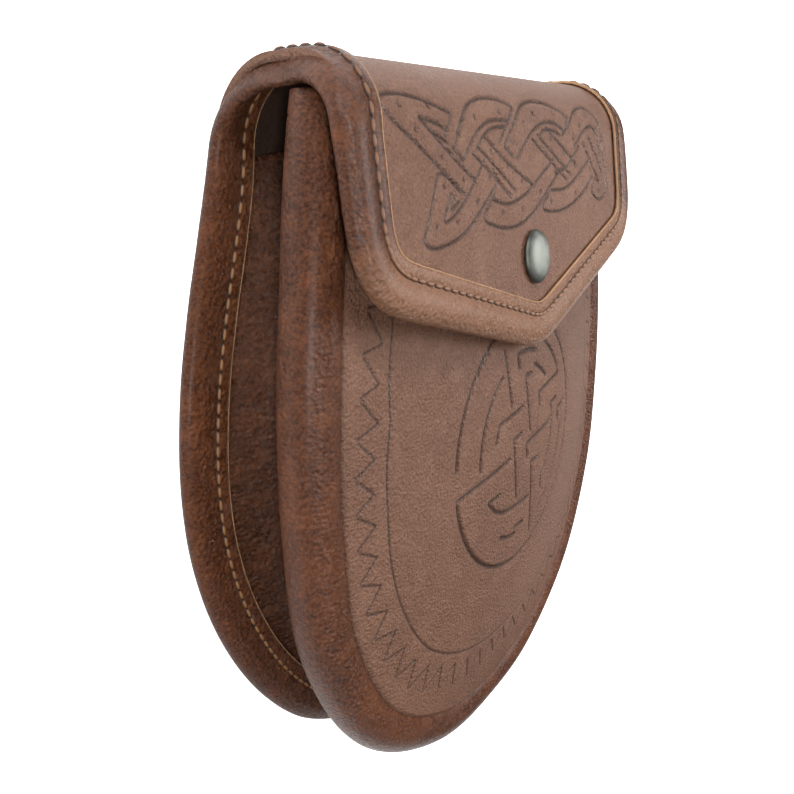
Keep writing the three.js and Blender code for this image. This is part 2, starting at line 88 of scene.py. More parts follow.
# %% Meshes and objects
def finish_mesh(name, bm, material, nodes=(), smooth=True):
    """Turns a bmesh in millimetres into an object that rides on the pouch."""
    bmesh.ops.transform(bm, matrix=Matrix.Scale(MM, 4), verts=bm.verts)
    bmesh.ops.recalc_face_normals(bm, faces=bm.faces)
    for face in bm.faces:
        face.smooth = smooth
    mesh = bpy.data.meshes.new(name)
    bm.to_mesh(mesh)
    bm.free()
    piece = bpy.data.objects.new(name, mesh)
    scene.collection.objects.link(piece)
    mesh.materials.append(material)
    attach(piece, "root")
    if nodes:
        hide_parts(*nodes)
    triangles = sum(len(p.vertices) - 2 for p in mesh.polygons)
    print(name, "triangles:", triangles)
    return piece


def grid(columns, rows):
    """A flat grid whose x and y both run from 0 to 1."""
    bm = bmesh.new()
    bmesh.ops.create_grid(bm, x_segments=columns, y_segments=rows, size=0.5)
    bmesh.ops.translate(bm, vec=(0.5, 0.5, 0), verts=bm.verts)
    return bm


def move(bm, place):
    """Moves every vertex to place(x, y, z)."""
    for vert in bm.verts:
        vert.co = place(vert.co.x, vert.co.y, vert.co.z)


# %% Curves
def spline(points, steps=12):
    """A smooth line through points, which are rows of any length."""
    p = np.array(points, float)
    ends = np.vstack([2 * p[0] - p[1], p, 2 * p[-1] - p[-2]])
    out = []
    for i in range(1, len(ends) - 2):
        a, b, c, d = ends[i - 1:i + 3]
        for t in np.linspace(0, 1, steps, endpoint=False):
            out.append(0.5 * (2 * b + (c - a) * t + (2 * a - 5 * b + 4 * c - d) * t ** 2
                              + (3 * b - a - 3 * c + d) * t ** 3))
    out.append(ends[-2])
    return np.array(out)


def even(line, spacing=None, count=None):
    """The same line with evenly spaced points."""
    line = np.asarray(line, float)
    steps = np.linalg.norm(np.diff(line, axis=0), axis=1)
    along = np.concatenate([[0], np.cumsum(steps)])
    count = count or max(2, int(round(along[-1] / spacing)) + 1)
    wanted = np.linspace(0, along[-1], count)
    return np.stack([np.interp(wanted, along, line[:, k]) for k in range(line.shape[1])], 1)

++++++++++

# GIVEN PROBLEM
Can you reproduce all the material exactly?

# FINAL ANSWER
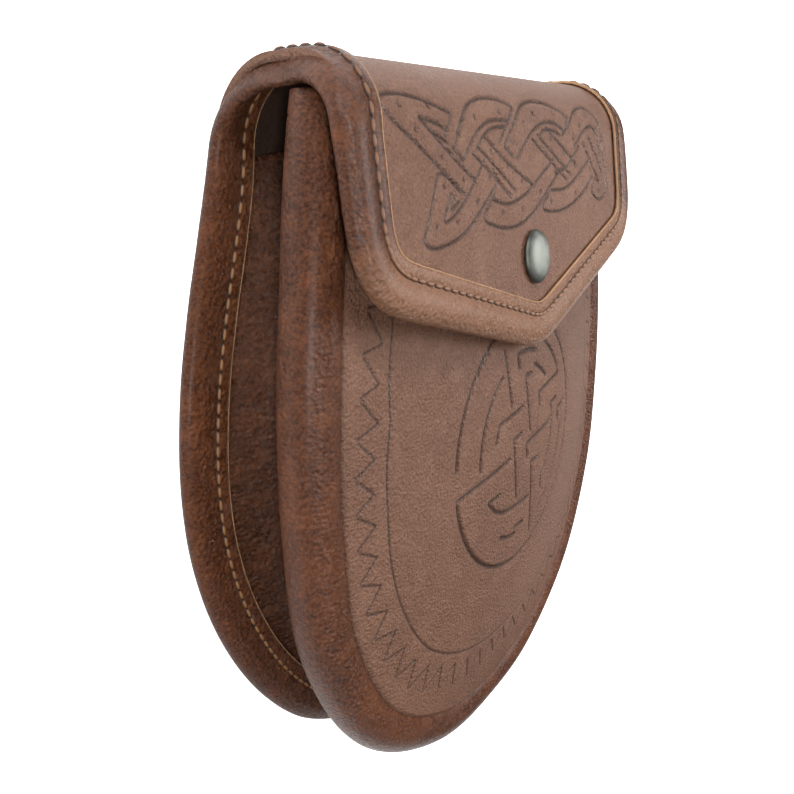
Keep writing the three.js and Blender code for this image. This is part 2, starting at line 88 of scene.py. More parts follow.
# %% Meshes and objects
def finish_mesh(name, bm, material, nodes=(), smooth=True):
    """Turns a bmesh in millimetres into an object that rides on the pouch."""
    bmesh.ops.transform(bm, matrix=Matrix.Scale(MM, 4), verts=bm.verts)
    bmesh.ops.recalc_face_normals(bm, faces=bm.faces)
    for face in bm.faces:
        face.smooth = smooth
    mesh = bpy.data.meshes.new(name)
    bm.to_mesh(mesh)
    bm.free()
    piece = bpy.data.objects.new(name, mesh)
    scene.collection.objects.link(piece)
    mesh.materials.append(material)
    attach(piece, "root")
    if nodes:
        hide_parts(*nodes)
    triangles = sum(len(p.vertices) - 2 for p in mesh.polygons)
    print(name, "triangles:", triangles)
    return piece


def grid(columns, rows):
    """A flat grid whose x and y both run from 0 to 1."""
    bm = bmesh.new()
    bmesh.ops.create_grid(bm, x_segments=columns, y_segments=rows, size=0.5)
    bmesh.ops.translate(bm, vec=(0.5, 0.5, 0), verts=bm.verts)
    return bm


def move(bm, place):
    """Moves every vertex to place(x, y, z)."""
    for vert in bm.verts:
        vert.co = place(vert.co.x, vert.co.y, vert.co.z)


# %% Curves
def spline(points, steps=12):
    """A smooth line through points, which are rows of any length."""
    p = np.array(points, float)
    ends = np.vstack([2 * p[0] - p[1], p, 2 * p[-1] - p[-2]])
    out = []
    for i in range(1, len(ends) - 2):
        a, b, c, d = ends[i - 1:i + 3]
        for t in np.linspace(0, 1, steps, endpoint=False):
            out.append(0.5 * (2 * b + (c - a) * t + (2 * a - 5 * b + 4 * c - d) * t ** 2
                              + (3 * b - a - 3 * c + d) * t ** 3))
    out.append(ends[-2])
    return np.array(out)


def even(line, spacing=None, count=None):
    """The same line with evenly spaced points."""
    line = np.asarray(line, float)
    steps = np.linalg.norm(np.diff(line, axis=0), axis=1)
    along = np.concatenate([[0], np.cumsum(steps)])
    count = count or max(2, int(round(along[-1] / spacing)) + 1)
    wanted = np.linspace(0, along[-1], count)
    return np.stack([np.interp(wanted, along, line[:, k]) for k in range(line.shape[1])], 1)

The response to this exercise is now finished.